There’s a scene where the team is at an away game and they’re watching, I think, Iron Giant, and Ted has to leave. He tells Beard to stay here because in about 32 minutes, you’re going to have a room full of sobbing men. And Beard goes, “I’m going to be one of them.” When you cut back to them, you see all the players crying over Iron Giant. That’s what I love about the show and also this character — it’s showing different ways of being masculine and that watching a movie and crying with your buddies over a cartoon is one of the ways you could be a strong man. I love it. And that Beard has no shame in telling Ted, “Oh, I’m absolutely going to cry to this movie too.”

It’s the best. We’re at the point now, barely into the second season of the show, where you could tell me anything about his past and I would probably believe you. He’s in witness protection after testifying against a violent crew of Florida drug runners? Yup. He managed a sandwich shop before stumbling into a career as a football coach? Sure. He was a child math prodigy who had a breakdown and resurfaced a dozen years later with a whistle and sunglasses and a passion for exotic blitz packages? Of course, especially knowing what we know about the chess thing.

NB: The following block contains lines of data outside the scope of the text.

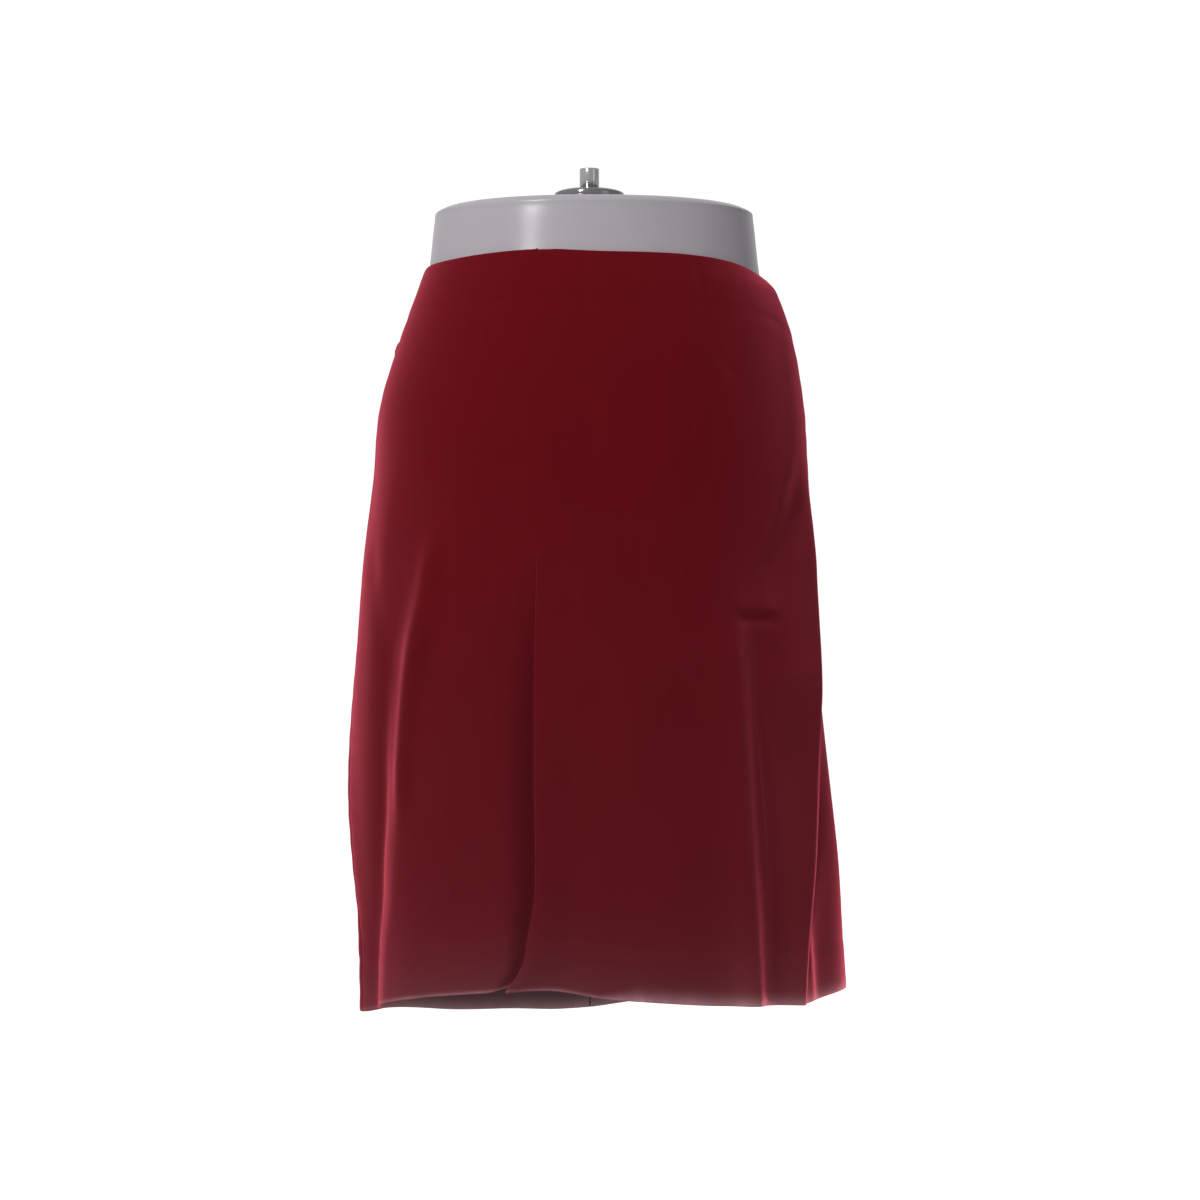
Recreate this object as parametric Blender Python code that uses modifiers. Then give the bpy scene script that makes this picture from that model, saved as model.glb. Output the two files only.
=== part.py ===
"""Wrap skirt filled out by a hanging hip form.

Metres, +Z up. The origin is the top of the hanging rod, the front faces -Y and the viewer's right
is +X. "Drop" is the distance below the origin. Angles go round the rod's axis in degrees, 0 at the
front, positive towards the viewer's right and 180 at the back.
"""

from math import atan2, cos, degrees, exp, pi, radians, sin

import bmesh
import bpy
from mathutils import Vector

OBJECT = "wrap_skirt_on_hip_form"

# Cloth
WALL = 0.0015
SEAM_GAP = 0.0003
LEAST_RADIUS = 0.1000
LAP_GAP = 0.0006
PLAN_POWER = 2.3
ROWS = 15
LEFT_SEAM = -84.0
RIGHT_SEAM = 88.0
BACK_SEAM = 180.0
OVERLAP_START = -22.0
OVERLAP_SETTLED = 15.0
UNDERLAP_END = 38.0
UNDERLAP_FADE = 8.0
UNDERLAP_LIFT = 0.004

# Hanging rod and its collar
ROD_RADIUS = 0.0077
FLANGE_RADIUS = 0.0275
FLANGE_TOP = 0.0162
FLANGE_EDGE = 0.0205
FLANGE_FOOT = 0.0286
ROD_FOOT = 0.0285
TURNED_STEPS = 40

# Form
FORM_SHIFT = 0.0036
FORM_POWER = 2.2
FORM_SIDES = 40
FORM_RINGS = 26

# Horizontal sections of the skirt, as half sizes from the rod's axis
# drop, left, right, front, back
SECTIONS = (
    (0.075, 0.1262, 0.1325, 0.1015, 0.1010),
    (0.086, 0.1305, 0.1385, 0.1040, 0.1045),
    (0.100, 0.1355, 0.1470, 0.1070, 0.1090),
    (0.135, 0.1482, 0.1586, 0.1130, 0.1190),
    (0.187, 0.1633, 0.1674, 0.1195, 0.1300),
    (0.240, 0.1692, 0.1715, 0.1235, 0.1350),
    (0.320, 0.1760, 0.1735, 0.1255, 0.1330),
    (0.420, 0.1805, 0.1765, 0.1260, 0.1300),
    (0.530, 0.1805, 0.1755, 0.1250, 0.1270),
    (0.610, 0.1755, 0.1715, 0.1240, 0.1250),
    (0.680, 0.1730, 0.1695, 0.1230, 0.1240),
)

# Upper edge of the skirt
# angle, drop
WAIST_EDGE = (
    (-180, 0.0840),
    (-120, 0.0855),
    (-90, 0.0855),
    (-78, 0.0810),
    (-60, 0.0790),
    (-22, 0.0750),
    (5, 0.0768),
    (38, 0.0777),
    (57, 0.0810),
    (68, 0.0865),
    (82, 0.0967),
    (92, 0.1000),
    (120, 0.0960),
    (180, 0.0840),
)

# Lower edge of the skirt
# angle, drop
HEM_EDGE = (
    (-180, 0.6760),
    (-163, 0.6790),
    (-139, 0.6765),
    (-106, 0.6665),
    (-90, 0.6615),
    (-68, 0.6455),
    (-50, 0.6370),
    (-28, 0.6308),
    (-12, 0.6290),
    (5, 0.6350),
    (20, 0.6380),
    (57, 0.6455),
    (75, 0.6500),
    (90, 0.6525),
    (106, 0.6510),
    (135, 0.6620),
    (163, 0.6715),
    (180, 0.6760),
)

# Free edge of the overlap
# drop, sideways place
FREE_EDGE = (
    (0.075, -0.0390),
    (0.313, -0.0385),
    (0.467, -0.0414),
    (0.545, -0.0395),
    (0.585, -0.0496),
    (0.614, -0.0575),
    (0.635, -0.0636),
)

# Folds that run down to the hem: a crest goes out, a valley goes in, and a lean tips it sideways
# name, angle where it starts, angle at the hem, drop where it starts, drop where it is full,
# half width, out, lean
FOLDS = (
    ("left ridge", -56, -66, 0.290, 0.430, 0.014, 0.0045, -0.0040),
    ("left valley", -66, -75, 0.300, 0.470, 0.010, -0.0090, 0.0),
    ("left flute", -84, -91, 0.250, 0.440, 0.017, 0.0065, 0.0),
    ("right soft ridge", 47, 56, 0.340, 0.450, 0.016, 0.0030, 0.0),
    ("right hollow", 66, 65, 0.240, 0.340, 0.016, -0.0030, 0.0),
    ("right knife edge", 84, 74, 0.215, 0.330, 0.012, 0.0060, 0.0050),
    ("right valley", 94, 84, 0.400, 0.600, 0.011, -0.0070, 0.0),
    ("right flute", 103, 105, 0.315, 0.680, 0.031, 0.0465, 0.0),
    ("right back valley", 128, 130, 0.300, 0.560, 0.024, -0.0090, 0.0),
    ("right back flute", 150, 152, 0.280, 0.560, 0.026, 0.0080, 0.0),
    ("back seam valley", 180, 180, 0.260, 0.560, 0.030, -0.0050, 0.0),
    ("left back flute", -150, -153, 0.280, 0.560, 0.026, 0.0085, 0.0),
    ("left back valley", -126, -128, 0.300, 0.560, 0.024, -0.0080, 0.0),
    ("left rear flute", -107, -108, 0.300, 0.560, 0.018, 0.0060, 0.0),
)

# How far the overlap's free edge stands off the underlap
EDGE_LIFT = 0.0045
EDGE_LIFT_FROM = 0.300
EDGE_LIFT_WIDTH = 0.020

# Columns of the cloth panels: finer where the folds are sharp
# from angle, to angle, step
COLUMNS = (
    (-180, -100, 4.0),
    (-100, -56, 2.0),
    (-56, 44, 5.0),
    (44, 68, 3.0),
    (68, 92, 2.0),
    (92, 180, 4.0),
)

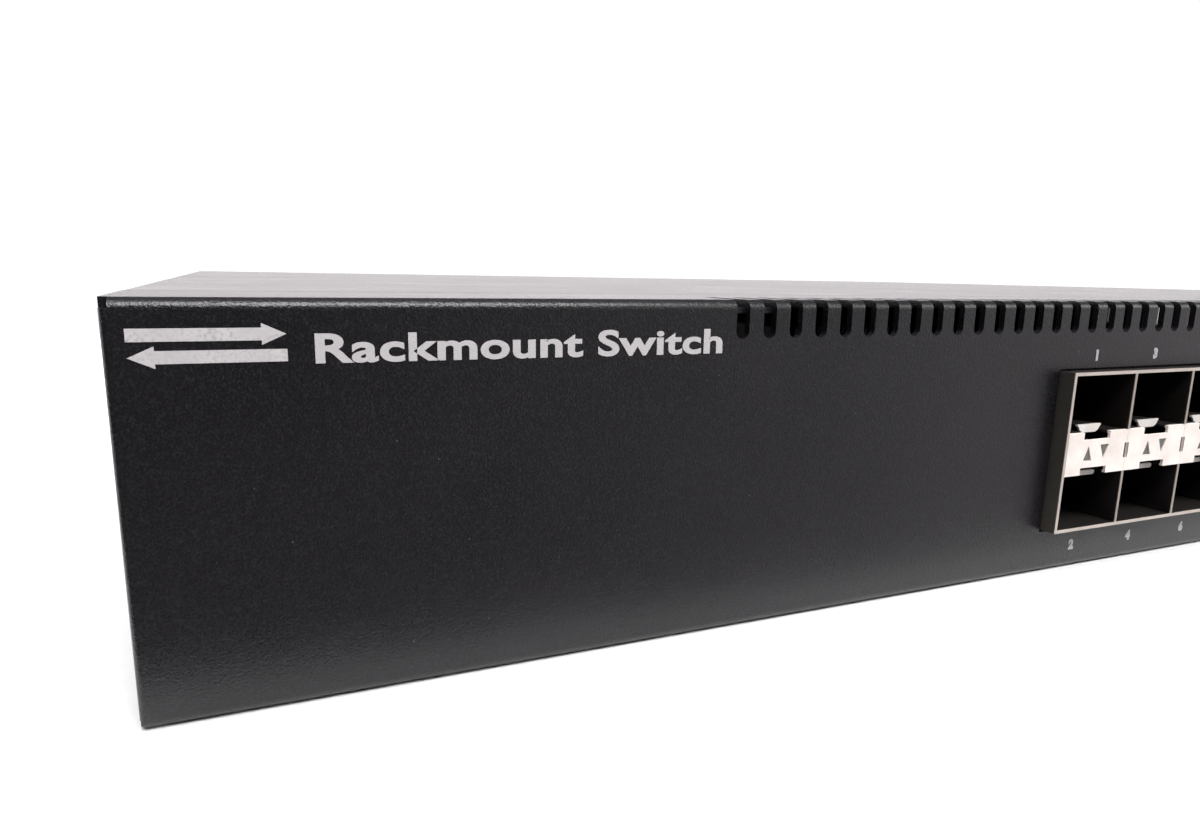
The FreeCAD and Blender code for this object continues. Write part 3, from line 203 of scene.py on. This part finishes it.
# --- materials --------------------------------------------------------------------
def powder_coat():
    """Fine-textured satin black with sparse bright flakes and faint handling marks."""
    material, tree, shader, coords = new_material("powder_coat")
    cloud = noise(tree, coords, 0.016)
    grain = noise(tree, coords, 0.00022, 2.0, 0.6)
    base = mix_colour(tree, remap(tree, cloud, 0.35, 0.65),
                      (0.0046, 0.0040, 0.0052), (0.0072, 0.0064, 0.0080))
    base = mix_colour(tree, remap(tree, grain, 0.50, 0.74), base, (0.0190, 0.0185, 0.0210))
    flake = specks(tree, coords, size=0.0011, share=0.028, radius=0.09)
    base = mix_colour(tree, flake, base, (0.10, 0.105, 0.12))
    tree.links.new(base, shader.inputs["Base Color"])
    smear = noise(tree, coords, 0.03, 4.0, 0.6, (1.0, 1.0, 2.2))
    rough = math_node(tree, "ADD", remap(tree, smear, 0.3, 0.7, 0.255, 0.285),
                      remap(tree, grain, 0.3, 0.7, 0.0, 0.05))
    tree.links.new(rough, shader.inputs["Roughness"])
    fine = noise(tree, coords, 0.00027, 2.0, 0.6)
    wave = noise(tree, coords, 0.0016, 2.0)
    add_bump(tree, shader, [(fine, 0.000062), (wave, 0.000004)])
    return material


# Painted shade: the colour that cage, plate, latch and divider metal is given deep in the ports,
# away from the rim.
PAINTED_SHADE_METAL = (0.022, 0.018, 0.017)
RIM_FADE = 0.1 * MM
SKIN_DEPTH = 0.05 * MM


def rim_metal(name, bright, bright_to, roughness, skin_shade=None, metallic=0.25):
    """Plated sheet in its own bright colour as far as bright_to behind the cage rim. Further in,
    its colour fades into painted shade that stands for the unlit port inside, and its metallic
    value moves towards 0.55.

    The colour for the cage's outer left side, where given, is painted shade there, paler than the
    painted shade further in."""
    material, tree, shader, coords = new_material(name)
    split = tree.nodes.new("ShaderNodeSeparateXYZ")
    tree.links.new(coords, split.inputs["Vector"])
    # Painted shade: past bright_to behind the rim, the colour fades over RIM_FADE into the shade
    # colour.
    edge_y = RIM_Y + bright_to
    inside = remap(tree, split.outputs["Y"], edge_y, edge_y + RIM_FADE)
    shade_colour = PAINTED_SHADE_METAL
    if skin_shade:
        # Painted shade: the cage's outer left side gets a dim colour instead of its plating's
        # colour.
        shell = math_node(tree, "LESS_THAN", split.outputs["X"], CAGE_LOW.x + SKIN_DEPTH)
        shade_colour = mix_colour(tree, shell, PAINTED_SHADE_METAL, skin_shade)
    grain = noise(tree, coords, 0.0006, 3.0, 0.6, (1.0, 0.25, 1.0))
    blotch = noise(tree, coords, 0.004)
    dulled = tuple(c * 0.82 for c in bright)
    edge = mix_colour(tree, remap(tree, blotch, 0.35, 0.7), bright, dulled)
    base = mix_colour(tree, inside, edge, shade_colour)
    tree.links.new(base, shader.inputs["Base Color"])
    tree.links.new(remap(tree, inside, 0.0, 1.0, metallic, 0.55), shader.inputs["Metallic"])
    gloss = remap(tree, grain, 0.3, 0.7, roughness, roughness + 0.16)
    tree.links.new(gloss, shader.inputs["Roughness"])
    add_bump(tree, shader, [(grain, 0.00002)])
    return material


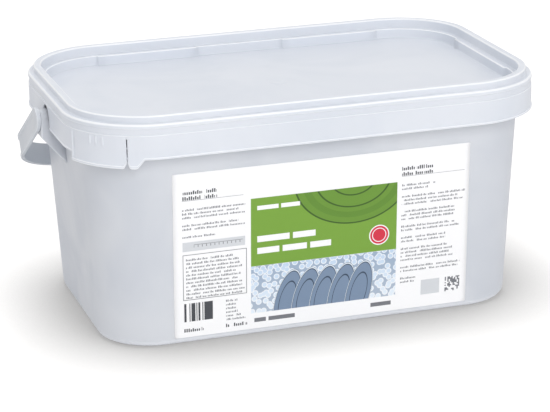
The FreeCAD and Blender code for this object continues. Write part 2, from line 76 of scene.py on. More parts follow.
lid_high = box_mm("lid")[1]
tub_high = box_mm("tub")[1]
bail_high = box_mm("bail_handle")[1]
label_low, label_high = box_mm("front_label")
SKIRT_REACH = 3.6
BEAD_REACH = 4.1
CORNER = 47.1
centre_x, centre_y = lid_high[:2] - BEAD_REACH - CORNER
rim_top = lid_high[2]
shoulder = rim_top - 4.2
skirt_low = rim_top - 25.4
lip_top = tub_high[2]
ear_face = tub_high[0]
bail_outer = bail_high[0]
swing = next(joint for joint in frame["joints"] if joint["name"] == "bail_swing")
pivot = swing["pos_m"][2] / MM
print("corner centres", round(centre_x, 2), round(centre_y, 2), "pivot height", pivot)


# %% [markdown]
# Stations round the outline
#
# A moulding with a constant section is a sweep: a section line carried round a path. The
# path is kept as stations. Each station has a base point, which slides along the straight
# sides and stands still in the corners, and a unit normal, which turns in the corners. A
# point of the surface is then base + (corner radius + reach) * normal, for any reach.

# %% Stations
def spread(start, stop, gap):
    """Evenly spaced numbers between two ends, without the ends, about a gap apart."""
    count = max(2, int(round(abs(stop - start) / gap)))
    return np.linspace(start, stop, count + 1)[1:-1]


def stations(front=(), right=(), back=(), left=(), tab_angles=(), gap=12.0, turn=3.75):
    """Base points and normals anticlockwise seen from above, from the front left corner on.

    Extra places may be asked for on each side, and extra angles in the front left corner,
    measured from the front towards the left side.
    """
    bases = []
    normals = []
    angles = np.arange(0, 90 + turn / 2, turn)
    sides = [((-centre_x, centre_x), -centre_y, (0, -1), front, (centre_x, -centre_y), -90),
             ((-centre_y, centre_y), centre_x, (1, 0), right, (centre_x, centre_y), 0),
             ((centre_x, -centre_x), centre_y, (0, 1), back, (-centre_x, centre_y), 90),
             ((centre_y, -centre_y), -centre_x, (-1, 0), left, (-centre_x, -centre_y), 180)]
    for (start, stop), level, normal, extra, corner, first in sides:
        along = np.union1d(spread(start, stop, gap), extra)
        along = along[::-1] if start > stop else along
        across = np.full(len(along), level)
        pair = (along, across) if normal[0] == 0 else (across, along)
        bases.append(np.stack(pair, axis=1))
        normals.append(np.tile(np.array(normal, float), (len(along), 1)))
        turns = first + angles
        if first == 180:
            turns = np.union1d(turns, 270 - np.asarray(tab_angles, float))
        turns = np.radians(turns)
        bases.append(np.tile(np.array(corner), (len(turns), 1)))
        normals.append(np.stack([np.cos(turns), np.sin(turns)], axis=1))
    return np.vstack(bases), np.vstack(normals)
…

But, that said, and I want to be as clear as I can about this next part, I absolutely do not want to know any of these things for certain. Ted Lasso is littered with characters who I want to know more about. I would love an episode about Keeley’s rise to fame. I would happily learn more about how and why my sweet prince Dani Rojas became a ray of sunshine personified. I would watch an entire spinoff series about Roy Kent in high school. (I am very serious about this.) But not Coach Beard. I want to know nothing of substance about him ever. I want him to continue being an empty vessel I can fill with whatever lunatic theories feel correct in the moment. A fun one I’m tinkering with lately is that he coached a rural high school to three state championships but was fired and run out of town when the school board discovered he was also serving as the mascot for a hated crosstown rival. Close your eyes and tell me you can’t see it.

Ted Lasso is a good show for a bunch of reasons. It’s funny and heartfelt and nice. It’s got characters who legitimately care about each other. It’s a breath of fresh air after two decades of shows about doomed antiheroes sabotaging their lives and the lives of everyone who loves them. But it’s also a good show because, while doing all of that, it will sometimes just have its most mysterious character belt out Lady Gaga at karaoke for a few seconds and let the viewers try to wrap their heads around what exactly that means. I know I mentioned this already but I didn’t post the video that time. The video is good. Let’s watch the video.

Characters like Coach Beard are a blast in moderation because they create limitless possibilities. It’s a “Kramer on Seinfeld” or “Gunther on Friends” situation, but with the added element of supreme competence. The same way I’d believe anything you can hypothesize about his past, I’d also believe anything about his future. There’s a non-zero chance he ends up becoming the Prime Minister of England. That reads like a joke, I know, but close your eyes for a second and tell me you can’t see it happening, too. Prime Minister Coach Beard. Rolls right off the tongue. Let’s go ahead and pencil it in.